Feel like I'm far too easy on myself
When I started my plan, I was very strict and would never go over my calorie limit. This lasted maybe three months. In the months since then, I've started to become very on/off. As in when it gets too much, and all I wanna do is eat cheesecake or just not care about my plan or counting calories, I give myself permission to do it... for a day, a week, a month. Basically, however long until I feel ready to commit again. I don't usually gain, except the last occasion, when I took a few weeks off, with one very bad junk food filled week thrown in. I've been back on plan for the last week, and any pounds that were creeping on have already all gone.
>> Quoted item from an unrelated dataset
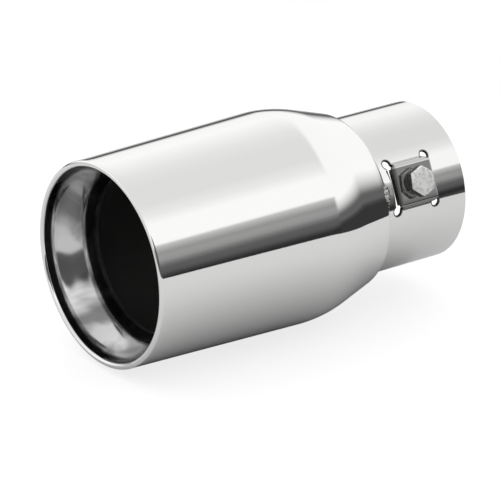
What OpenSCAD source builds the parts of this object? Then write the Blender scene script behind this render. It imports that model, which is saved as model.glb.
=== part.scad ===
// Exhaust tip: a tapered, in-rolled outer shell on a slip-on inlet collar, with one clamp bolt.
// Millimetres. X runs along the tip, its mouth towards -X. Z is up.
// The origin is the centre of the inlet end, where the tail pipe enters.

/* [Pipe] */
// Outside diameter of the tail pipe that the collar slips over
pipe_d = 63.5; // [57:0.1:66]
// Slip clearance between the pipe and the collar, on the diameter
pipe_slip = 0.2; // [0:0.05:0.6]
// Thickness of the stainless sheet
sheet = 1.2; // [0.8:0.1:1.6]

/* [Outer shell] */
// Outside diameter at the mouth
mouth_d = 84.8; // [80:0.1:90]
// Outside diameter at the crown, where the shoulder starts
crown_d = 88.9; // [86:0.1:96]
// Length from the mouth to the crown
straight_len = 83.5; // [50:0.5:140]
// Length from the crown to the rear face
shoulder_len = 35.5; // [32:0.5:60]
// Outer radius of the soft bend at the crown
crown_bend_r = 57; // [20:1:60]
// Outer radius of the tight bend at the rear corner
corner_r = 3; // [2:0.1:4]
// Flat ring left on the rear face, outside the collar
end_land = 1.3; // [0.5:0.1:3]
// Depth that the in-rolled lip reaches into the mouth
hem_len = 8; // [3:0.5:14]

/* [Inlet collar] */
// Length of collar that stands out behind the shell
collar_out = 41.7; // [36:0.1:70]
// Length of collar hidden inside the shell
collar_in = 12; // [5:0.5:30]
// Gap between the collar and the shell's rear opening
weld_gap = 0.1; // [0.05:0.01:0.3]

/* [Bolt bridge] */
// Distance from the inlet end to the middle of the bridge
bridge_from_end = 25.9; // [18:0.1:28]
// Width of the bridge along the tip
bridge_w = 19.6; // [16:0.1:22]
// Length of the bridge round the collar, from relief hole to relief hole
bridge_arc = 20; // [18:0.1:26]
// Lean of the bridge's end walls, as the angle that they face outwards above the level
wall_lean = 10; // [0:0.5:20]
// Radius of the bridge's bends, at the middle of the sheet
bridge_bend_r = 1.2; // [1:0.05:1.4]
// Chamfer along the bridge's two long outer edges
edge_break = 0.6; // [0.2:0.1:1]
// Width of the slot on either side of the bridge
slot_w = 0.6; // [0.4:0.1:1.4]
// Radius of the round relief hole at each end of a slot
relief_r = 1.8; // [1.5:0.05:2.6]
// Angle of the bolt above the horizontal, on the -Y side
bolt_angle = 24; // [-90:1:90]

/* [Bolt and nut] */
// Diameter of the bolt's shank
bolt_d = 6.35; // [5:0.05:7]
// Length of the shank below the head
bolt_len = 4.2; // [4:0.1:10]
// Width across the flats of the head
head_af = 11.1; // [10:0.1:13]
// Height of the head
head_h = 4; // [3:0.1:5]
// Height of the round washer face under the head
face_h = 0.4; // [0.2:0.1:0.8]
// Turn of the head about the bolt's axis
head_turn = 21; // [0:1:59]
// How far the plate nut's ends stay inside the bridge's long edges
nut_inset = 0.2; // [0.1:0.1:4]
// Thickness of the plate nut
nut_t = 1.6; // [1.4:0.1:3]
// Radial clearance of the shank in the nut
thread_gap = 0.05; // [0.03:0.01:0.1]
// Radial clearance of the shank in the bridge's hole
hole_gap = 0.35; // [0.2:0.05:0.8]
// Clearance that the nut and the bolt's tip keep outside the bore
bore_clear = 0.1; // [0.05:0.05:0.5]

/* [Tack welds] */
// Number of tack welds round the collar
weld_count = 3; // [2:1:6]
// Angle of the first weld above the horizontal, on the -Y side
weld_angle = 21.5; // [-60:0.1:60]
// Length of a weld round the collar
weld_len = 10; // [6:0.5:16]
// Width of a weld along the tip
weld_w = 6.2; // [3.5:0.1:7]
// Number of overlapping puddles in a weld
weld_puddles = 5; // [3:1:7]

/* [Hidden] */
$fn = 96;

// Clearance left between two parts that lie on each other
seat_gap = 0.05;
// How far a cutting tool runs past what it cuts
over = 1;
// How far a straight run lies inside the bend that it meets, so that the two cross and never just touch
dip = 0.005;

bore_r = (pipe_d + pipe_slip) / 2;
collar_r = bore_r + sheet;
shell_len = straight_len + shoulder_len;
overall_len = shell_len + collar_out;
collar_len = collar_out + collar_in;

// Half-section of the shell, in [radius, x] points, with normals as angles from the radius
function unit(a) = [cos(a), sin(a)];
nose_c = [mouth_d / 2 - sheet, sheet - overall_len];
crown_p = [crown_d / 2, straight_len - overall_len];
nose_to_crown = crown_p - nose_c;
taper_a = atan2(nose_to_crown[1], nose_to_crown[0]) - acos(sheet / norm(nose_to_crown));
// Both bends are held under the radius at which no straight shoulder is left between them
corner = min(corner_r, 0.8 * (crown_d / 2 - collar_r - end_land));
corner_c = [collar_r + end_land, -collar_out - corner];
drop = corner_c - crown_p;
bend_room = (norm(drop) ^ 2 - corner ^ 2) / (-(drop * unit(taper_a)) - corner) / 2;
crown_r = min(crown_bend_r, 0.85 * bend_room);
crown_c = crown_p - crown_r * unit(taper_a);
crown_to_corner = corner_c - crown_c;
shoulder_a = atan2(crown_to_corner[1], crown_to_corner[0])
    - acos((crown_r - corner) / norm(crown_to_corner));
// Direction along the wall from the mouth to the crown
lip_dir = unit(taper_a + 90);

// The bridge is pressed out just far enough to hold the nut clear of the bore
nut_in = bore_r + bore_clear;
nut_out = nut_in + nut_t;
bridge_top = nut_out + seat_gap + sheet;
foot_a = bridge_arc / collar_r * 90 / PI;
// Centres of a foot bend and of the bend above it, each as [across the bridge, out along the bolt]
foot_c = (collar_r - sheet / 2 + bridge_bend_r - dip) * [sin(foot_a), cos(foot_a)];
top_z = bridge_top - sheet / 2 - bridge_bend_r;
top_c = [(foot_c * unit(wall_lean) - 2 * bridge_bend_r - top_z * sin(wall_lean)) / cos(wall_lean), top_z];
tip_z = bore_r + bore_clear;
head_z = tip_z + bolt_len;

// Circle of radius r about c, kept only between angles a0 and a1 and joined inwards to its chord
module bulge(c, r, a0, a1) {
    middle = unit((a0 + a1) / 2);
    intersection() {
        translate(c) circle(r);
        polygon([
            c + r / 2 * middle, c + r * unit(a0), c + 2 * r * unit(a0), c + 2 * r * middle,
            c + 2 * r * unit(a1), c + r * unit(a1),
        ]);
    }
}

// Turns a half-section in [radius, x] points about the tip's axis
module turned() {
    rotate([0, 90, 0]) rotate_extrude() children();
}

// Straight round bar or hole along X, from x0 to x1
module along_x(r, x0, x1) {
    translate([x0, 0, 0]) rotate([0, 90, 0]) cylinder(r = r, h = x1 - x0);
}

// Places children with X along the tip, Z out along the bolt and the origin on the tip's axis
module at_bolt() {
    translate([-bridge_from_end, 0, 0]) rotate([90 - bolt_angle, 0, 0]) children();
}

// Draws children across the tip and makes them long along it, half to each side of the bridge
module along_bridge(length) {
    translate([-length / 2, 0, 0]) rotate([90, 0, 90]) linear_extrude(length) children();
}

// The shell's outline filled in to the axis, set in from its skin, its front end run out by run
module shell_fill(inset, run) {
    front = nose_c + (sheet - inset - dip) * unit(taper_a) - run * lip_dir;
    rear = corner_c + [0, corner - inset - dip];
    polygon([
        [0, front[1]], front, crown_c + (crown_r - inset - dip) * unit(taper_a),
        crown_c + (crown_r - inset - dip) * unit(shoulder_a),
        corner_c + (corner - inset - dip) * unit(shoulder_a), rear, [0, rear[1]],
    ]);
    bulge(crown_c, crown_r - inset, taper_a - 4, shoulder_a + 4);
    bulge(corner_c, corner - inset, shoulder_a - 12, 102);
}

module shell_section() {
    difference() {
        shell_fill(0, 0);
        shell_fill(sheet, over);
        translate([0, -collar_out - sheet - over]) square([collar_r + weld_gap, sheet + 2 * over]);
    }
    // The lip: a round nose, and the inner leaf folded flat against the wall, its end cut on a slant
    translate(nose_c) circle(sheet);
    polygon([
        nose_c + sheet / 2 * unit(taper_a), nose_c + sheet / 2 * unit(taper_a) + hem_len * lip_dir,
        nose_c + (hem_len + sheet / 2) * lip_dir,
        nose_c - (sheet - dip) * unit(taper_a) + hem_len * lip_dir, nose_c - (sheet - dip) * unit(taper_a),
    ]);
}

module outer_shell() {
    color("gainsboro") turned() shell_section();
}

// Section across the bridge, filled in to the axis: its outer outline with inset 0, its underside
// with inset sheet. Each end has a foot bend on the collar, a steep wall and a bend to the flat top.
module bridge_fill(inset) {
    foot_r = bridge_bend_r - sheet / 2 + inset;
    top_r = bridge_bend_r + sheet / 2 - inset;
    half = [
        foot_c, foot_c - (foot_r - dip) * unit(wall_lean), top_c + (top_r - dip) * unit(wall_lean),
        top_c + [0, top_r - dip],
    ];
    difference() {
        union() {
            polygon(concat([[0, 0]], half, [for (k = [3:-1:0]) [-half[k][0], half[k][1]]]));
            for (side = [0, 1]) mirror([side, 0]) translate(top_c) circle(top_r);
        }
        for (side = [0, 1]) mirror([side, 0]) translate(foot_c) circle(foot_r);
    }
}

// Everything under the chamfers on the bridge's long edges
module under_chamfers() {
    edge = bridge_w / 2 + slot_w / 2;
    low = bridge_top - edge_break - slot_w / 2;
    high = bridge_w / 2 - edge_break - over;
    rotate([90, 0, 0]) linear_extrude(2 * bridge_top, center = true) polygon([
        [-edge, 0], [-edge, low], [-high, bridge_top + over], [high, bridge_top + over], [edge, low], [edge, 0],
    ]);
}

// The slots on either side of the bridge, and the round relief hole at each of their ends
module slots() {
    reach = 2 * bridge_top;
    for (side = [0, 1]) mirror([side, 0, 0]) {
        translate([bridge_w / 2 + slot_w / 2, 0, 0]) along_bridge(slot_w)
            polygon([[0, 0], reach * [sin(foot_a), cos(foot_a)], reach * [-sin(foot_a), cos(foot_a)]]);
        for (a = [-foot_a, foot_a])
            translate([bridge_w / 2, 0, 0]) rotate([a, 0, 0]) cylinder(r = relief_r, h = reach);
    }
}

module inlet_collar() {
    color("silver") difference() {
        union() {
            along_x(collar_r, -collar_len, 0);
            at_bolt() intersection() {
                along_bridge(bridge_w + slot_w) bridge_fill(0);
                under_chamfers();
            }
        }
        along_x(bore_r, -collar_len - over, over);
        at_bolt() {
            along_bridge(bridge_w + slot_w) bridge_fill(sheet);
            slots();
            cylinder(r = bolt_d / 2 + hole_gap, h = bridge_top + over);
        }
    }
}

// One bead: puddles laid over each other along the joint, smaller towards its ends
module weld_bead() {
    reach = weld_len / collar_r * 180 / PI - 2 * asin(weld_w / 2.4 / collar_r);
    for (k = [0:weld_puddles - 1]) {
        place = 2 * k / (weld_puddles - 1) - 1;
        rotate([place * reach / 2, 0, 0])
            translate([0, 0, collar_r + weld_w * 0.27])
                sphere(r = weld_w / 2 * (1 - 0.15 * place ^ 2));
    }
}

module tack_welds() {
    color("dimgray") difference() {
        for (k = [0:weld_count - 1])
            translate([-collar_out, 0, 0]) rotate([90 - weld_angle - k * 360 / weld_count, 0, 0])
                weld_bead();
        turned() shell_fill(0, 0);
        along_x(collar_r, -collar_out - weld_w, -collar_out + weld_w);
    }
}

// A plate nut that fills the bridge: as wide as its flat top, so that it can't turn, and as long as it is wide
module captive_nut() {
    long = bridge_w - 2 * nut_inset;
    color("darkgray") at_bolt() difference() {
        translate([-long / 2, -top_c[0], nut_in]) cube([long, 2 * top_c[0], nut_t]);
        translate([0, 0, nut_in - over]) cylinder(r = bolt_d / 2 + thread_gap, h = nut_t + 2 * over);
    }
}

module clamp_bolt() {
    tip_cut = bolt_d / 12;
    point_r = head_af / 2 / cos(30);
    face_r = head_af * 0.475;
    head_top = head_z + face_h + head_h;
    color("lightgray") at_bolt() {
        rotate_extrude() polygon([
            [0, tip_z], [bolt_d / 2 - tip_cut, tip_z], [bolt_d / 2, tip_z + tip_cut],
            [bolt_d / 2, head_z], [face_r, head_z], [face_r, head_z + face_h + over],
            [0, head_z + face_h + over],
        ]);
        intersection() {
            translate([0, 0, head_z + face_h]) rotate([0, 0, head_turn])
                cylinder(r = point_r, h = head_h, $fn = 6);
            rotate_extrude() polygon([
                [0, head_z], [point_r + over, head_z],
                [point_r + over, head_top - (point_r + over - face_r) * tan(30)],
                [face_r, head_top], [0, head_top],
            ]);
        }
    }
}

outer_shell();
inlet_collar();
tack_welds();
captive_nut();
clamp_bolt();
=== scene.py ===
# %% [markdown]
# A polished exhaust tip
#
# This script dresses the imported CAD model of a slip-on exhaust tip: a rolled stainless shell on a short collar,
# with a bolt that clamps the collar on the tail pipe. A mirror finish hides nothing and has no colour of its own.
# What the eye sees is the shape and the studio round it, so both are built with care here. Sizes are in
# millimetres and angles in degrees, until a mesh or a node takes them in Blender's metres and radians.

import math

import bmesh
import bpy
from mathutils import Matrix, Vector, geometry


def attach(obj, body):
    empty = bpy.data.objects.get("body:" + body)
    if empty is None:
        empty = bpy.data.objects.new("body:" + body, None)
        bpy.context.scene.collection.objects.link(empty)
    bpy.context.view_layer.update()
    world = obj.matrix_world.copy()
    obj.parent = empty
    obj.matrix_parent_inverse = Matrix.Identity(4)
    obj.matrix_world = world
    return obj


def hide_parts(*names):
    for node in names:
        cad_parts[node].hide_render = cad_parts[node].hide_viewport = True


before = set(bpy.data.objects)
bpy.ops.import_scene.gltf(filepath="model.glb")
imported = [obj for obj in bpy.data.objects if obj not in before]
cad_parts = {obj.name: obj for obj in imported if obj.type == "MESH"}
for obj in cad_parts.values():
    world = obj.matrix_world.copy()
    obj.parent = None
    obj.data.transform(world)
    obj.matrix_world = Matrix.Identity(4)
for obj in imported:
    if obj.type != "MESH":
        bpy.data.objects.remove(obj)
scene = bpy.context.scene
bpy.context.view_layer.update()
MM = 0.001
DEGREE = math.radians(1)

# %% [markdown]
# The camera
#
# The photograph was taken from the mouth's side, a little above. A long lens far away keeps the two ends of the
# tip nearly the same size, as in the picture. The camera looks along the third of the three directions below.

# %% Set the camera
CAMERA_AT = Vector((-0.9460, -1.1457, 0.5670))
CAMERA_RIGHT = Vector((0.79982, -0.60024, 0.0))
CAMERA_UP = Vector((0.22469, 0.29940, 0.92729))
LENS = 273.6  # millimetres, on Blender's 36 mm sensor

camera_data = bpy.data.cameras.new("photo_camera")
camera_data.lens = LENS
camera_data.clip_end = 20
camera = bpy.data.objects.new("photo_camera", camera_data)
scene.collection.objects.link(camera)
back = CAMERA_RIGHT.cross(CAMERA_UP)
turn = Matrix((CAMERA_RIGHT, CAMERA_UP, back)).transposed().to_4x4()
camera.matrix_world = Matrix.Translation(CAMERA_AT) @ turn
scene.camera = camera
scene.view_settings.view_transform = "Standard"
print("camera height above the inlet's axis in mm:", round(CAMERA_AT.z / MM))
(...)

I feel like you're supposed to commit even when it gets really hard. But when I really don't want to do it any more, I just say to myself, well, don't then. And I feel completely ok about it. I feel ok about eating rubbish, and I feel ok that when I'm ready, I'll stop eating rubbish. I keep weighing every now and then to make sure I'm not gaining. I don't know. I feel like this isn't enough commitment, but for me, it seems more sustainable. When I don't do this, and I try to keep going and going even when I'm finding it impossible, I just end up thinking about food constantly, and craving it constantly, and finding it harder and harder to control until I give up anyway, feeling a lot worse.
At the same time, I feel like I could be doing a lot more, and all I'm really doing is giving up when it gets hard? Except I never even consider it giving up or starting over because it's always at the back of my mind that it's just a temporary indulgence. lol I'm just not sure this is the right attitude to have?